Once charging passes 100% capacity and enters overcharge territory, the positive electrode begins producing oxygen through a side reaction. Research tracking the internal gas composition of NiMH cells shows that hydrogen pressure builds gradually during charging, then rises more steeply toward the end. Oxygen appears only after the battery is fully charged. As overcharging continues, oxygen pressure climbs and eventually surpasses hydrogen pressure. In one study, oxygen pressure inside an overcharged NiMH cell reached 8 bar (roughly 8 times atmospheric pressure), while hydrogen reached about 2 bar. Most modern NiMH chargers are designed to detect the end of charge and stop, but a malfunctioning charger can push a cell into sustained overcharge, building dangerous internal pressure.

Alkaline Batteries

Standard disposable alkaline batteries (AA, AAA, C, D, 9V) are not major gas producers under normal use. However, when alkaline batteries leak or when a battery is placed in contact with moisture or body tissue (as in the case of a swallowed button battery), electrolysis can occur. This process generates hydrogen gas at the negative terminal and chlorine gas or oxygen at the positive terminal, along with sodium hydroxide. This is the mechanism behind the tissue damage caused by button battery ingestions in children, where the electrical current drives chemical reactions directly against living tissue.

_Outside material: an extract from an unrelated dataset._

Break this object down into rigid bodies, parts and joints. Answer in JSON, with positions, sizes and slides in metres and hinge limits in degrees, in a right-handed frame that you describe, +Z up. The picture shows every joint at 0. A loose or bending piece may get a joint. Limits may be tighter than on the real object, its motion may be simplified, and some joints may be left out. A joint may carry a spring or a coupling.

Old or deeply discharged alkaline batteries can also build up small amounts of internal gas pressure from side reactions, which is part of why they sometimes leak. The potassium hydroxide electrolyte seeps out when internal pressure exceeds what the battery seal can contain.

Why Ventilation Matters

Hydrogen is the common thread across most battery types, and it’s the primary safety concern for anyone charging batteries in an enclosed space. It’s lighter than air, so it rises and collects at ceiling level. In a closed room with poor airflow, concentrations can reach the flammable range of 4% in air surprisingly quickly when multiple batteries are charging at once. This is why forklift charging stations, data center battery rooms, and solar energy storage installations all require forced or natural ventilation with high-mounted exhaust points.

For home use, the practical takeaway is simpler. Charge batteries in ventilated areas. If you smell rotten eggs near a lead-acid battery, the battery is either overcharging or failing internally. If a lithium-ion battery is swelling, hot to the touch, or making hissing sounds, move away from it and get it to open air if you can do so safely. The gases from a failing lithium-ion cell are both flammable and toxic, a combination that demands distance, not investigation.